SPEEA has already compromised its earlier counterproposal in September that had asked for wage increases of up to 7.5 percent. The counterproposal on November 21 has dropped this demand to a 6 percent increase. In characteristically veiled language, SPEEA admits that it has already compromised its earlier position on negotiation. But why the union officials had to agree to this compromise, when 96 percent of the workers rejected the earlier contract offer from Boeing, they do not say!
Boeing, benefiting from a rising demand for commercial jetliners globally, posted a 21 percent increase in earnings for last year. The revenue increase, however, was only 7 percent, reflecting that cost-cutting, speedups and other measures of labor exploitation had more of an effect on the profit increase than growing sales.
Regarding cuts the company wants to make on medical benefits, SPEEA, taking a page from the Obama administration’s health care “reform,” proposes “targeting cost savings in other ways such as incentives for healthy lifestyle choices and medical bill auditing.” In each of these positions, the union upholds the interest of the employer against that of the worker.

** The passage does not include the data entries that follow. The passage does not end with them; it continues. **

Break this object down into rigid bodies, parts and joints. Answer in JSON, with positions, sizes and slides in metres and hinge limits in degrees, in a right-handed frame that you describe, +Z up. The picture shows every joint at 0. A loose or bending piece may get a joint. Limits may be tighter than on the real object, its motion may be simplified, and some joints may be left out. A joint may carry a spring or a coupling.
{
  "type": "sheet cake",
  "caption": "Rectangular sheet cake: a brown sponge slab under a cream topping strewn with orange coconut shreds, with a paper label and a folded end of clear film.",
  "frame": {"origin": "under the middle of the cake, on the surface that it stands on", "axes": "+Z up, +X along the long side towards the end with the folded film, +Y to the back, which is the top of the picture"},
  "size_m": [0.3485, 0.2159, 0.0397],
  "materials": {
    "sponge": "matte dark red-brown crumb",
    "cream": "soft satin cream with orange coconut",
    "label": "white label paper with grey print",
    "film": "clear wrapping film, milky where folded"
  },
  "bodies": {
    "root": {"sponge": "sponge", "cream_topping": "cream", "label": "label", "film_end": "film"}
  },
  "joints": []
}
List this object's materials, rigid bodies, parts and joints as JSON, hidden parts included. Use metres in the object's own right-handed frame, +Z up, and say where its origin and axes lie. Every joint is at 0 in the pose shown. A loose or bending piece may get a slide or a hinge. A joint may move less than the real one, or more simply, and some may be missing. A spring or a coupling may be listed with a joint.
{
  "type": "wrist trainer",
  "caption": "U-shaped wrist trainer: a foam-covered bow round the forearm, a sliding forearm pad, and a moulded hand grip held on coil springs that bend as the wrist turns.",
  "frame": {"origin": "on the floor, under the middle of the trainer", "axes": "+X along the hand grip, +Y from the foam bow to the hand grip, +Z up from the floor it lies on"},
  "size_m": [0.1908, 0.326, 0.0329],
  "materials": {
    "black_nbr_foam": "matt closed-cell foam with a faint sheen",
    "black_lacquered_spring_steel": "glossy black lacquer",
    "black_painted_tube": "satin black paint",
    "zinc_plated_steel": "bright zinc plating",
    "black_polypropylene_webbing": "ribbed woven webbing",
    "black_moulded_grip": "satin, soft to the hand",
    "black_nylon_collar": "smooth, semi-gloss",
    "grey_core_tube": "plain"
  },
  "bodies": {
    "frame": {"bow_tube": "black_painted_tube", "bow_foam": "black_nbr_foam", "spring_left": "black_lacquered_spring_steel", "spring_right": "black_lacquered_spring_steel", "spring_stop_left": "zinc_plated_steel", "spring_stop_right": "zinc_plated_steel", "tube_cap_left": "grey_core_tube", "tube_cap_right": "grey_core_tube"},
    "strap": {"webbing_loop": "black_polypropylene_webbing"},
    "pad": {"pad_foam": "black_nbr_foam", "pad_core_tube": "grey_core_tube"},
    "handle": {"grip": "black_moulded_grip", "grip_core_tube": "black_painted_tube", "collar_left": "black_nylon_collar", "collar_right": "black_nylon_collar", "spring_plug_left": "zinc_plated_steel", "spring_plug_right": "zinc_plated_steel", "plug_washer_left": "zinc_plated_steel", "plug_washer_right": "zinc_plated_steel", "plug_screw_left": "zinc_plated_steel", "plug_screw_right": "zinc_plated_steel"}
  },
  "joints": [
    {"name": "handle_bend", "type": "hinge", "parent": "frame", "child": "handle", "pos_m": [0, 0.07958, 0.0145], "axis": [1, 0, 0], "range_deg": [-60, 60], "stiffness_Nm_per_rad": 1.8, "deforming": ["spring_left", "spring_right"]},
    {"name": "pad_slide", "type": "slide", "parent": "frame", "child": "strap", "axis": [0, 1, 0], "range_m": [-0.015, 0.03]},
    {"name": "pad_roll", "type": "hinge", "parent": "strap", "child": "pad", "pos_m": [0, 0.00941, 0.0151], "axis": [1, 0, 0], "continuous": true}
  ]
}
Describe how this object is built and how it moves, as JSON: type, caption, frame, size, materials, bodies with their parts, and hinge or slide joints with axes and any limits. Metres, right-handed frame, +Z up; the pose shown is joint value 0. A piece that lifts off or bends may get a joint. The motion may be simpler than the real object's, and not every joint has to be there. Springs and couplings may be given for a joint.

To combat the strategy of the company, the workers must take the conduct of their struggle out of the hands of SPEEA and organize independent rank-and-file committees to unite aircraft workers in US and internationally. Any strike action, sanctioned or unsanctioned, by Boeing workers will be confronted by a political system determined to defend the interests of the corporations and, given Boeing’s defense production, those of the state. An independent political offensive must complement industrial action.